JLUS agrees to execute, acknowledge (where appropriate) and deliver
such other or further instruments of transfer or assignment as the Company may
reasonably require to confirm the foregoing, or as may be otherwise reasonably
requested by the Company to carry out the intent and purposes hereof. To the
extent that the assignment hereunder of any contract or right or asset shall
require the consent of any other party (or in the event that any of the same
shall be non-assignable), neither this Agreement nor any actions taken hereunder
shall constitute an assignment or an agreement to assign if such assignment or
attempted assignment would constitute a breach thereof or result in a loss or
diminution thereof; PROVIDED, HOWEVER, that JLUS shall cooperate with the
Company to establish a reasonable arrangement designed to provide the Company
with the benefits and burdens of any such assumed contract, right or asset,
including appointing the Company to act as its agent to perform all of its
obligations under such assumed contracts, rights or assets and to collect and
promptly remit to the Company all compensation received by JLUS pursuant to such
assumed contracts, rights or assets and to enforce, for the account and benefit
of the Company, any and all rights of JLUS against any other person arising out
of the breach or cancellation of such assumed contract, right or asset by such
other person or otherwise (any and all of which arrangements shall constitute,
as between the Parties hereto, a deemed assignment or transfer). In addition,
with respect to the assignment hereunder of any contract or right or asset which
requires the consent of any other party and such consent has not been obtained
on or before the date hereof, JLUS shall use its reasonable efforts to obtain
such consent (only to the extent the other party is willing to provide such
consent without payment by the Company or JLUS of additional consideration) as
soon as practicable after the date hereof.

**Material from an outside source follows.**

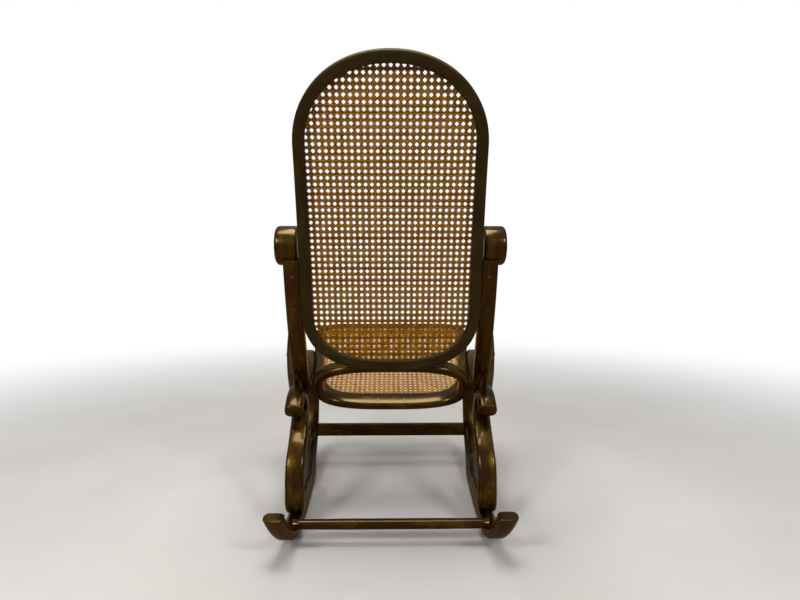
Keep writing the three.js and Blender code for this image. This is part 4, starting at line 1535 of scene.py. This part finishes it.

4. ASSUMPTION OF LIABILITIES. In consideration of the transfer,
contribution and delivery to Company of the BR Contribution and the JLUS
Contribution, the Company hereby agrees to assume, pay, fulfill, perform or
otherwise discharge when due in accordance with their respective terms to the
extent not paid, performed, discharged or fulfilled by JLUS on or before the
date hereof (collectively, the "ASSUMED LIABILITIES"):
4.1 all liabilities and obligations relating to the operation
of, or relating to, the Retail Store and the Showroom from and after
July 1, 2008, other than those liabilities and obligations arising from
and after July 1, 2008 with respect to transactions or events that
occurred prior to such date
4.2 all obligations related to compensation and benefits
payable to JLUS' employees from and after July 1, 2008, the date on
which such Persons will become employees of the Company.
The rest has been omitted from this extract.